Some bats have evolved a highly sophisticated sense of hearing. They emit sounds that bounce off of objects in their path, sending echoes back to the bats. From these echoes, the bats can determine the size of objects, how far away they are, how fast they are traveling, and even their texture — all in a split second.
Most fruit bats don't use echolocation. Fruit bats rely on their large eyes and sense of smell to find food.
Bats vary in social structure, with some bats leading a solitary life and others living in caves colonized by more than a million bats. The fission fusion social structure is seen among several species of bats. The fusion part is all the individuals in a roosting area. The fission part is the breaking apart and mixing of subgroups by switching roosts with bats, ending up with bats in different trees and often with different roostmates. Studies also show that bats make all kinds of sounds to communicate with each other. Scientists in the field have listened to bats and have been able to identify some sounds with some behavior bats will make right after the sounds are made.
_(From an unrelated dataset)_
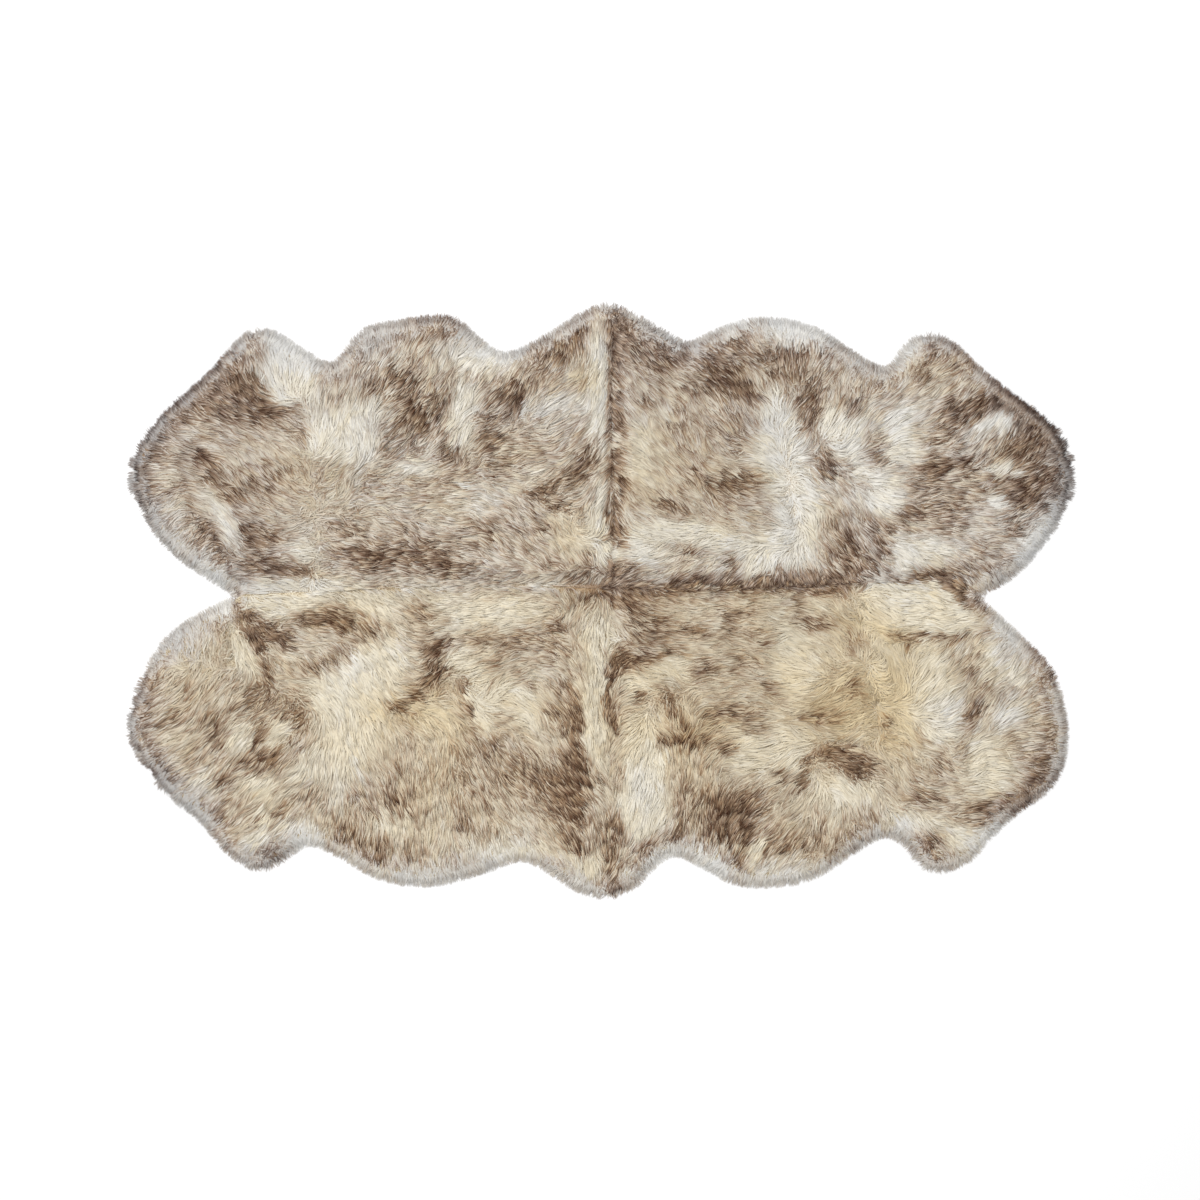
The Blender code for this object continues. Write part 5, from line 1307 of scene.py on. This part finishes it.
# Each strand's five points: its root, both sides and the ridge of its middle, and its tip.
def ridgedStrands(spots, rng):
    root, middle, tip = spots
    count = len(root)
    width = strandSizes["width"] * rng.uniform(*strandSizes["widthVary"], count)[:, None]
    run = (tip - root) / np.linalg.norm(tip - root, axis=1)[:, None]
    sideways = np.column_stack([-run[:, 1], run[:, 0], np.zeros(count)])
    sideways /= np.linalg.norm(sideways, axis=1)[:, None] + 1e-9
    upwards = np.cross(run, sideways)
    roll = np.radians(strandSizes["roll"]) * rng.uniform(-1, 1, count)[:, None]
    flank = (sideways * np.cos(roll) + upwards * np.sin(roll)) * width / 2
    ridge = (upwards * np.cos(roll) - sideways * np.sin(roll)) * width * strandSizes["ridge"]
    points = np.stack([root, middle + flank, middle - flank, middle + ridge, tip], axis=1)
    points[..., 2] = np.maximum(points[..., 2], fleece["least"])
    return points


strandTones = {
    "inSeam": (0.002, 0.010),  # distance from a seam over which a tip stops lying in it
    "tipShare": 0.4,  # of the way from middle to tip where the tone is taken, away from the seams
    "highest": 1.2,  # brown that a place can have
    "darker": (0.25, 0.40),  # share of darker strands in pale wool, and how much more in brown
    "darkest": 1.65,  # brown of a darker strand over its place's
    "palest": 0.6,  # and of a paler one
    "vary": 0.05,  # how far strands differ in brown besides
    "rimStray": 1.5,  # how much further off the tips at the rim look for their tone
    "rimMost": 0.12,  # the most brown at the very tips of the rim
    "neckMost": 0.12,  # and how much more at the neck ends
    "brownMost": 0.7,  # and where the rim is brown
    "innerMost": 0.85,  # and inside the rim
    "innerFade": (0.001, 0.018),  # depth over which that sets in
    "past": 0.2,  # what is left of any brown past the most
    "middle": 0.5,  # place along a lock that the middle's colour has
    "seamMiddle": 0.26,  # and how much less where the tip lies in a seam
    "edge": 0.006,  # how much browner one side of a strand is, and paler the other
    "limits": (0.015, 0.985),  # of brown in the colour map
    "ends": (0.02, 0.98),  # places along a lock that the root's and the tip's colour have
}


# A strand's places in the colour map: how brown it is across, and its row of tint and its place along
# a lock upwards.
def strandTone(path, side, own, spiky, rng):
    count = len(spiky)
    sizes = strandTones
    atSeam = 1 - ramp(*sizes["inSeam"], np.abs(valueAt(side, *path[2].T)))
    tipShare = (sizes["tipShare"] + (1 - sizes["tipShare"]) * atSeam)[:, None]
    at = path[1] * (1 - tipShare) + path[2] * tipShare + own["stray"]
    brown = np.clip(valueAt(brownness, *at.T) * (1 + own["brown"]), 0, sizes["highest"])
    darker = rng.uniform(0, 1, count) < sizes["darker"][0] + sizes["darker"][1] * brown
    brown = brown * np.where(darker, sizes["darkest"], sizes["palest"]) + rng.normal(0, sizes["vary"], count)
    # the very last tips at the rim are pale
    seen = (path[2] + sizes["rimStray"] * own["stray"]).T
    most = sizes["rimMost"] + sizes["neckMost"] * spiky + sizes["brownMost"] * valueAt(brownRims, *seen)
    most += sizes["innerMost"] * ramp(*sizes["innerFade"], valueAt(paleDepth, *seen))
    brown = np.where(brown > most, most + sizes["past"] * (brown - most), brown)
    across = np.clip(brown, *sizes["limits"])[:, None] + sizes["edge"] * np.array([0, -1, 1, 0, 0])
    last = tone["rows"] - 1
    row = (0.5 + 0.5 * (valueAt(tint, *at.T) + own["tint"])) * last
    row = np.clip(np.floor(row + rng.uniform(0, 1, count)), 0, last)
    # the brown starts further out on a strand whose tip lies in a seam
    middle = sizes["middle"] - sizes["seamMiddle"] * atSeam
    root, tip = (np.full(count, place) for place in sizes["ends"])
    upward = np.column_stack([root, middle, middle, middle, tip])
    return np.stack([across, (row[:, None] + upward) / tone["rows"]], axis=-1).reshape(-1, 2)


# A pelt's locks: pointed ridged strands, gathered lock by lock, that lie over the dense wool.
def woolLocks(name, material, seed):
    rng = np.random.default_rng(seed)
    side, lie = sides[name], lieOf(name)
    roots = strandRoots(side, rng)
    middles, lock = nearestLocks(roots, rng)
    traits = lockTraits(len(middles), rng)
    lockPath = marchFrom(middles, lie, traits["length"], traits["turn"], traits["curl"])
    own = {trait: values[lock] for trait, values in traits.items()}
    spiky = valueAt(neckEnds, *roots.T)
    path = strandPaths(roots, lie, own, [spot[lock] for spot in lockPath], spiky, rng)
    path = trimAtOutline(path, own["lift"], spiky, rng)
    # by stretches, the wool of one side leans further over the seam
    lean = softNoise(*roots.T, *strandSizes["leanNoise"]) * (1 if name.startswith("back") else -1)
    reach = strandSizes["over"] * rng.uniform(0, 1, len(roots)) + strandSizes["lean"] * np.clip(lean, 0, 1)
    path = keepToSide(path, side, reach)
    points = ridgedStrands(liftedSpots(path, own["lift"], rng), rng)
    woolTone = strandTone(path, side, own, spiky, rng)
    # two flanks from the root, two to the tip
    pattern = np.array([0, 3, 1, 0, 2, 3, 3, 4, 1, 2, 4, 3])
    corners = (np.arange(len(roots))[:, None] * 5 + pattern).ravel()
    maps = {"WoolTone": woolTone, "OFBake": woolTone}
    counts = np.full(4 * len(roots), 3)
    meshObject("locks_" + name, points.reshape(-1, 3), counts, corners, maps, material)


lockMaterial = longWool("long_wool_locks", 0)
denseMaterial = longWool("dense_wool", woolColours["crimpDepth"])
hideMaterial = suede()
firstSeed = 100
for seed, name in enumerate(pelts, firstSeed):
    hideSheet(name, hideMaterial)
    denseWool(name, denseMaterial)
    woolLocks(name, lockMaterial, seed)
    print("pelt", name, "made")
seamSewing(threadMaterial())
print("seams sewn")


# A matt white floor under a white studio sky, lit from straight above and a little from the upper left.
studio = {
    "sky": 0.42,  # strength
    "lamp": 420.0,  # watts
    "lampSize": 3.5,
    "lampPlace": (-1.2, 1.2, 7.0),
    "floor": "#fbfbfb",
    "floorHalf": 6.0,
    "floorDrop": 0.0005,  # so that the rug's underside clears it
}


def studioFloor():
    material = newMaterial("white_floor", {
        "Base Color": hexColour(studio["floor"]), "Roughness": 1.0, "Specular IOR Level": 0.0,
    })[0]
    mesh = bpy.data.meshes.new("floor")
    half = studio["floorHalf"]
    corners = [(-half, -half, 0), (half, -half, 0), (half, half, 0), (-half, half, 0)]
    mesh.from_pydata(corners, [], [(0, 1, 2, 3)])
    mesh.materials.append(material)
    floor = bpy.data.objects.new("floor", mesh)
    floor.location.z = -studio["floorDrop"]
    bpy.context.scene.collection.objects.link(floor)


def studioLight():
    world = bpy.data.worlds.new("white_sky")
    world.use_nodes = True
    back = world.node_tree.nodes["Background"]
    back.inputs["Color"].default_value = (1, 1, 1, 1)
    back.inputs["Strength"].default_value = studio["sky"]
    bpy.context.scene.world = world
    lamp = bpy.data.lights.new("overhead", "AREA")
    lamp.shape = "DISK"
    lamp.size = studio["lampSize"]
    lamp.energy = studio["lamp"]
    holder = bpy.data.objects.new("overhead", lamp)
    holder.location = studio["lampPlace"]
    holder.rotation_euler = Vector(holder.location).to_track_quat("Z", "Y").to_euler()
    bpy.context.scene.collection.objects.link(holder)


# Straight down, as the photograph was taken: the frame's width is measured at the wool's height.
view = {"lens": 85, "sensor": 36, "frameWidth": 2.257, "woolHeight": 0.03}


def camera():
    data = bpy.data.cameras.new("camera")
    data.lens, data.sensor_width = view["lens"], view["sensor"]
    holder = bpy.data.objects.new("camera", data)
    away = view["frameWidth"] * view["lens"] / view["sensor"]
    holder.location = (*packedShift, away + view["woolHeight"])
    bpy.context.scene.collection.objects.link(holder)
    bpy.context.scene.camera = holder


studioFloor()
studioLight()
camera()
bpy.context.scene.view_settings.view_transform = "Standard"
print("floor, light and camera set")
For their size, bats are the slowest reproducing mammals on earth. The vast majority of bats bear only one offspring a year. A baby bat at birth weighs up to 25 percent of its mother's body weight, which is like a human mother giving birth to a 31-pound baby. Offspring typically are cared for in maternity colonies, where females congregate to bear and raise their young. A baby bat is referred to as a pup. Pups are usually left in the roost when they are not nursing. However, a newborn bat can cling to the fur of the mother like a pouch and be transported, although they soon grow too large for this. It would be difficult for an adult bat to carry more than one young, but normally only one young is born. Bats often form nursery roosts, with many females giving birth in the same area, be it a cave, a tree hole, or a cavity in a building. Mother bats are able to find their young in huge colonies of millions of other pups. Pups have even been seen to feed on other mothers' milk if their mother is dry. Only the mother cares for the young, and there is no continuous partnership with male bats. The ability to fly is congenital, but after birth the wings are too small to fly. Young microbats become independent at the age of 6 to 8 weeks, megabats not until they are four months old. At the age of two years bats are sexually mature.
Most bats hibernate from November through March because their food source (insects) is relatively scarce during the winter months.
THREATS TO BATS
The greatest threat to bats is people. Habitat destruction and fear are a lethal combination for bats. In some areas, people have even been known to set fires in caves, destroying thousands of roosting bats.
Bat populations are declining worldwide, some due to habitat loss, but mainly due to a relatively new disease called White-Nose Syndrome (WNS). This disease kills many hibernating bats annually by sapping their energy reserves that have been stored up to survive the long winter months. WNS causes the bats to awaken, possibly several times during the winter, which further drains the bat’s energy reserves. The disease may also damage their air passages and wings.
Protecting areas where bats hibernate (hibernacula) and staying out of caves in the winter months helps to avoid the potential spread of WNS. Creating habitat by retaining shaggy bark trees like white oak and shagbark hickory provides roosting sites during summer months for many bats. Restoring or creating areas like ephemeral pools and wetlands also create potential food sources in the summer.